» Aim:
Look through the material below. Copy each line that contains the string "scene".

■ ■ ■

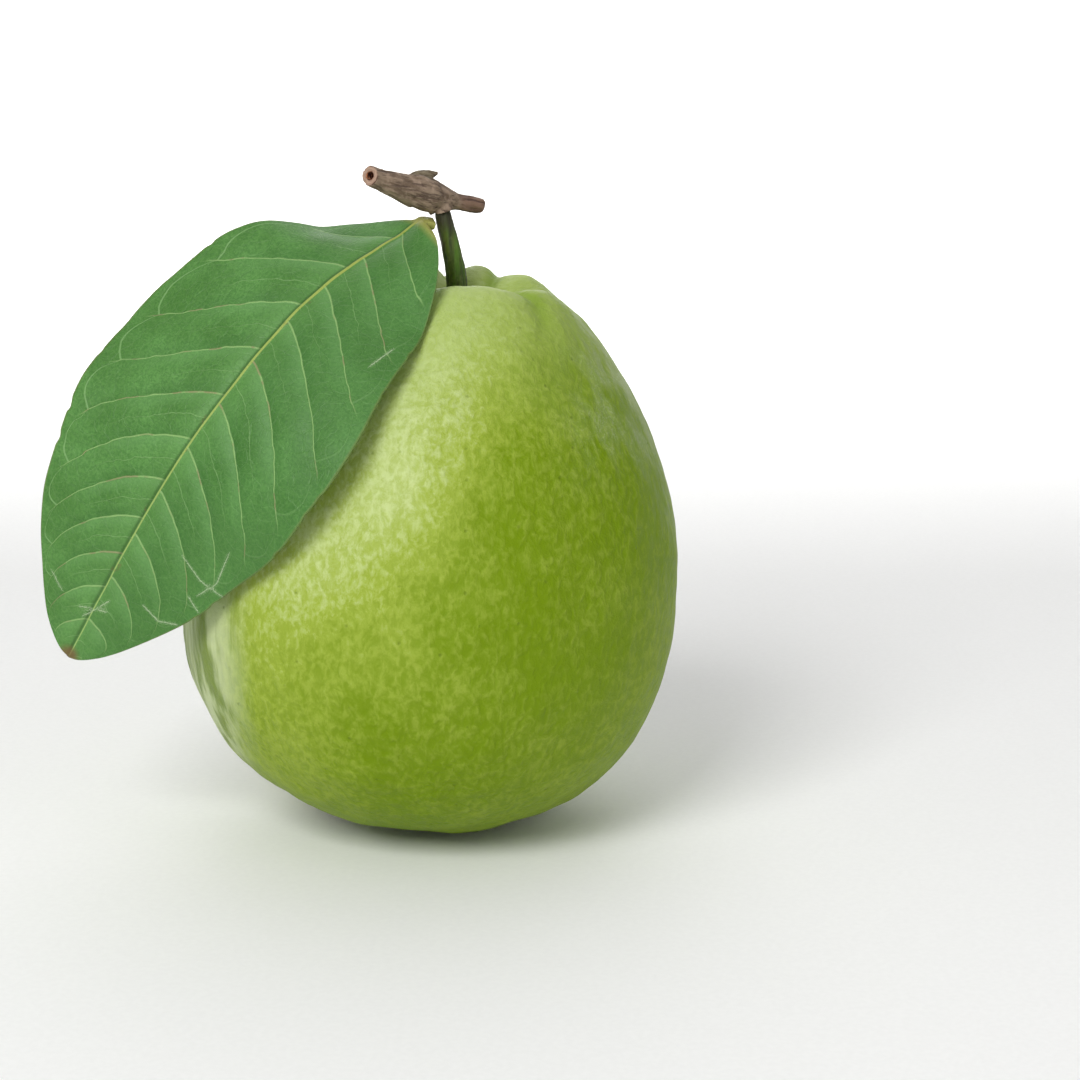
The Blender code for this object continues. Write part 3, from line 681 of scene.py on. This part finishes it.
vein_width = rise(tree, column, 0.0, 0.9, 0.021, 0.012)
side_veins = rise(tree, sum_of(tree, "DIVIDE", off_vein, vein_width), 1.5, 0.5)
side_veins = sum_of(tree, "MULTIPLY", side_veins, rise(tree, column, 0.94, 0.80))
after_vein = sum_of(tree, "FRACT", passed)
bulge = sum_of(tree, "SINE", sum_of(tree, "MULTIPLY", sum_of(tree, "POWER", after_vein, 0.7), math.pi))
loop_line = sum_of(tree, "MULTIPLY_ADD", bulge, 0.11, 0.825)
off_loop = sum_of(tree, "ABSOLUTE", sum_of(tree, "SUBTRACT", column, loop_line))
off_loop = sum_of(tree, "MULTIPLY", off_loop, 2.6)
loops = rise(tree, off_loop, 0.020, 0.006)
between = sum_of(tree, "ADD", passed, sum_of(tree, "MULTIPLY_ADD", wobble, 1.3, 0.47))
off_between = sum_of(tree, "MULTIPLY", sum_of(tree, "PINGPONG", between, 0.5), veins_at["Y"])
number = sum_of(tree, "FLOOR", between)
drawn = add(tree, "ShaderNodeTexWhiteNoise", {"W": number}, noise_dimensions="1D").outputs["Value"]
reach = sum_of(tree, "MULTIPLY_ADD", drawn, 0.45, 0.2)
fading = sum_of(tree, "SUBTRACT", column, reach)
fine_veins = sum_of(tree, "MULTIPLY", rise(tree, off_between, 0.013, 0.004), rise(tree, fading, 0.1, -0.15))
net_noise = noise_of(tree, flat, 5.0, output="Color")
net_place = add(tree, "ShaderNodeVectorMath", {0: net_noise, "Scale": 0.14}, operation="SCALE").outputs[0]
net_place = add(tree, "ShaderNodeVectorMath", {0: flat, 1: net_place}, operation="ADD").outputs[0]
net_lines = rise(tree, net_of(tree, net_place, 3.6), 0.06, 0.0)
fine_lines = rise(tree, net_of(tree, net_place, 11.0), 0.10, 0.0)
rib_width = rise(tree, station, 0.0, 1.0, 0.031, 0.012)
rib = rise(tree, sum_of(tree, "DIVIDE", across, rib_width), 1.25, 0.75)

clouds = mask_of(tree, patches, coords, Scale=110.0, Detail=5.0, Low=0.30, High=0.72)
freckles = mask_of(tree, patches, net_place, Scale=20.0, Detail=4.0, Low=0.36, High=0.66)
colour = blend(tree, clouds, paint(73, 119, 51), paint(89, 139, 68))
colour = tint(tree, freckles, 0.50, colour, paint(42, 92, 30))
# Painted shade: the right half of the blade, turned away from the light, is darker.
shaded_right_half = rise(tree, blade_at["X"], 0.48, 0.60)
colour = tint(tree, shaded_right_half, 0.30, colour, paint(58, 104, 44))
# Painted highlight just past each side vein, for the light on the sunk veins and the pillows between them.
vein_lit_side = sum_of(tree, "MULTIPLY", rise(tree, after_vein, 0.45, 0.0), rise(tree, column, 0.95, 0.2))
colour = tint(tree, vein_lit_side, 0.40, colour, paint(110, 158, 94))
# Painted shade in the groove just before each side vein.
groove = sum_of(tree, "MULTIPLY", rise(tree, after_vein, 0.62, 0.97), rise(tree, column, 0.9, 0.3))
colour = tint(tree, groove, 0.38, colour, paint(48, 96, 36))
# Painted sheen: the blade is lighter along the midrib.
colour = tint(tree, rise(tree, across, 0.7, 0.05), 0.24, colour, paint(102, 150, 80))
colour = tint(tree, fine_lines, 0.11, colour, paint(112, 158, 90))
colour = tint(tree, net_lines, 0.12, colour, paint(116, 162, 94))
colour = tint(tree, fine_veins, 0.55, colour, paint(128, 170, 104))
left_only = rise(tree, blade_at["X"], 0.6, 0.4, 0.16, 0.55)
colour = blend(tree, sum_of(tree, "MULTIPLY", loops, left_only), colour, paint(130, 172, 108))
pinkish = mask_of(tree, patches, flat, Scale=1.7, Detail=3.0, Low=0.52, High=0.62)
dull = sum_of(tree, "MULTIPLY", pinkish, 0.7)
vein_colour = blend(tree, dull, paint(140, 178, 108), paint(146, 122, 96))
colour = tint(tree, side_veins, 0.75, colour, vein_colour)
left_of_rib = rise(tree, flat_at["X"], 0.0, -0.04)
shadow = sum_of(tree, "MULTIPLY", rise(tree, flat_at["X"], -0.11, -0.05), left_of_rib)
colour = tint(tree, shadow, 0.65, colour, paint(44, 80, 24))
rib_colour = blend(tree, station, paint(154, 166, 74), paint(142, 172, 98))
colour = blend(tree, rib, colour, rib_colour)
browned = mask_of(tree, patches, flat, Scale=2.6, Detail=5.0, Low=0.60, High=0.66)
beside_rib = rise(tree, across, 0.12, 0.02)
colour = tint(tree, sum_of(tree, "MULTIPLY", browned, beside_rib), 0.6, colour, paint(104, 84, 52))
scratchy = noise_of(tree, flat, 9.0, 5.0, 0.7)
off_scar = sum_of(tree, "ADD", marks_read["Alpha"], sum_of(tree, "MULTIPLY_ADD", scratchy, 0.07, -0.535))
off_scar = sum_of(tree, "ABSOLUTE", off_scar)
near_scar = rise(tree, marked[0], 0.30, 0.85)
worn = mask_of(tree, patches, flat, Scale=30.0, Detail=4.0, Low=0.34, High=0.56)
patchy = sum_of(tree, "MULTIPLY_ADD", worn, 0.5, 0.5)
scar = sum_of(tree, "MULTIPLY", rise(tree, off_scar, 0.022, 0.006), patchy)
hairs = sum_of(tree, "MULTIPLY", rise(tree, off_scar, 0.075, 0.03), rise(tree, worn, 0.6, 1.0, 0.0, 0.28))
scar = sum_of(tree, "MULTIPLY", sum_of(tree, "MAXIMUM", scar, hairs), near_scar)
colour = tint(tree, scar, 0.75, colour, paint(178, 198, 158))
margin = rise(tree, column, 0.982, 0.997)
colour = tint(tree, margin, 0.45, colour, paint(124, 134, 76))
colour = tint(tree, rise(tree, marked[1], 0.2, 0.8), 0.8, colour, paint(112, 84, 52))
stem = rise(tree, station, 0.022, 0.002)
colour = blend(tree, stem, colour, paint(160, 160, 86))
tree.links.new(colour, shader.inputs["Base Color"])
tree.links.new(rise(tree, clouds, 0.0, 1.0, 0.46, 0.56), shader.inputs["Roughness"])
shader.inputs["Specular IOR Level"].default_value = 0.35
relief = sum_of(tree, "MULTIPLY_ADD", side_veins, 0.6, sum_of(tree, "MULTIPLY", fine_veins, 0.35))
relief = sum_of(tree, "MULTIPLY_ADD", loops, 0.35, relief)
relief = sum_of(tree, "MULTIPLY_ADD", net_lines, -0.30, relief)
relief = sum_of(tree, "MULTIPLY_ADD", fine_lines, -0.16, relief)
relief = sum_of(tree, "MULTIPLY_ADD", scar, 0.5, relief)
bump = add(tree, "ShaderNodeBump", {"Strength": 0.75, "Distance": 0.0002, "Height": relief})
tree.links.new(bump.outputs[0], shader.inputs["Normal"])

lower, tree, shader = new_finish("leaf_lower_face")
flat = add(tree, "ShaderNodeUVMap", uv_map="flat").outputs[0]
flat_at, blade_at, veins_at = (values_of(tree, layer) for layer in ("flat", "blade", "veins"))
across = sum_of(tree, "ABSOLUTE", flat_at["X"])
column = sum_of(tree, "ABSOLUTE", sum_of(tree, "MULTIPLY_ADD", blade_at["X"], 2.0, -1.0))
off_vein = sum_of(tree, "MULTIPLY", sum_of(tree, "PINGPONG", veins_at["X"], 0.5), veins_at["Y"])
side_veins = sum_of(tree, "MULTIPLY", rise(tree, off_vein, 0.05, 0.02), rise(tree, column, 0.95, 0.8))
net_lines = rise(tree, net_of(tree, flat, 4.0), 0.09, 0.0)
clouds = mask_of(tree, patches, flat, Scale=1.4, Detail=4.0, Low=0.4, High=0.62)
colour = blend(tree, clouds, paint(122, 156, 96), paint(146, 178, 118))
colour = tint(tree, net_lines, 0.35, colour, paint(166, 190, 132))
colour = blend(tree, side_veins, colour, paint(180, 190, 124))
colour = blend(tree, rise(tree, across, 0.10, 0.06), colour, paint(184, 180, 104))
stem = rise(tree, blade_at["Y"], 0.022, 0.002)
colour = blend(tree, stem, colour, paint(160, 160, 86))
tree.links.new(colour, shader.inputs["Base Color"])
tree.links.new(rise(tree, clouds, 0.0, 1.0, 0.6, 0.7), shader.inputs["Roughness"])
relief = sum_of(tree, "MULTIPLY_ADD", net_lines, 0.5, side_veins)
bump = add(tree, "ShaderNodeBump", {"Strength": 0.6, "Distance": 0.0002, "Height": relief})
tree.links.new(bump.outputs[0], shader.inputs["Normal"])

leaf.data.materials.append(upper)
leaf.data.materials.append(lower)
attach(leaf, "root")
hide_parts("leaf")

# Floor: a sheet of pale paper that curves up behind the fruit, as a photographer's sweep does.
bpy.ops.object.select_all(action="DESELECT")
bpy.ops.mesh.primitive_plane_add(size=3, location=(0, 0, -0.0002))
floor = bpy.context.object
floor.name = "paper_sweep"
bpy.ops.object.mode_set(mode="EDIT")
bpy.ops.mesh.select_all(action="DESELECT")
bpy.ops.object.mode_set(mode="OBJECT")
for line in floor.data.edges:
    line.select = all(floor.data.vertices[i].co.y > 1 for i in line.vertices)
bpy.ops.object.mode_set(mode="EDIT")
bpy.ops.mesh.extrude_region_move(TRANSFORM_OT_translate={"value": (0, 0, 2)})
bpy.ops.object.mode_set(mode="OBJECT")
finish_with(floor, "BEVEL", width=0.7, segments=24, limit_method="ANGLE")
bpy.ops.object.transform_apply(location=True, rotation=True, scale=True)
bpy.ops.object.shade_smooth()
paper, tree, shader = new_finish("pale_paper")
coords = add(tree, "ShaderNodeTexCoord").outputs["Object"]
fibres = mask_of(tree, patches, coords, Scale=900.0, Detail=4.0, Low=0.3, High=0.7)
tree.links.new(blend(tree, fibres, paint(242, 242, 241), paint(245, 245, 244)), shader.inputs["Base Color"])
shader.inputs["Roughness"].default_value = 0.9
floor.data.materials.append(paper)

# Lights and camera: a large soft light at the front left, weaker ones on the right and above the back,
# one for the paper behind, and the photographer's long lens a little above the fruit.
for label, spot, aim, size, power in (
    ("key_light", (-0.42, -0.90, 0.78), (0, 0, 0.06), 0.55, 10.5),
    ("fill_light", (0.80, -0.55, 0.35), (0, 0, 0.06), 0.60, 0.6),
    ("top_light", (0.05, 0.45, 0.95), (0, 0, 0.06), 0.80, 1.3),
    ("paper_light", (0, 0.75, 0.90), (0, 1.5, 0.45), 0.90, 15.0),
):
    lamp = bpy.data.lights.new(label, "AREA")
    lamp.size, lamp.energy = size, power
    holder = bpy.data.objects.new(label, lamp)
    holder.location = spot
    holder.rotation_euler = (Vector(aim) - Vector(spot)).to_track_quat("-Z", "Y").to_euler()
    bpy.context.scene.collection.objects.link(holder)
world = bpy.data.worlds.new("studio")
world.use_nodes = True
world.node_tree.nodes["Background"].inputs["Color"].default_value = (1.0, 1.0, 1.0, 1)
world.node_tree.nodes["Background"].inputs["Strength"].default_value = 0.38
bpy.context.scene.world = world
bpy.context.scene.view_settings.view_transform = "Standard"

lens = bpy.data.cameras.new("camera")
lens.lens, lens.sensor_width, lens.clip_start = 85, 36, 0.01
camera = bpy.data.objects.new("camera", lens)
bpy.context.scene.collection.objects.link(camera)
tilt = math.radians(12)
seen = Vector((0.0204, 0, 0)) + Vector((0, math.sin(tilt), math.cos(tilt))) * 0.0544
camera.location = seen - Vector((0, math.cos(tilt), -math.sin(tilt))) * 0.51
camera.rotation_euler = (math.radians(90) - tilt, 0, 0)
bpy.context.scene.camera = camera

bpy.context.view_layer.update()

■ ■ ■

» Reply to the task:
The Blender code for this object continues. Write part 3, from line 681 of scene.py on. This part finishes it.
    bpy.context.scene.collection.objects.link(holder)
bpy.context.scene.world = world
bpy.context.scene.view_settings.view_transform = "Standard"
bpy.context.scene.collection.objects.link(camera)
bpy.context.scene.camera = camera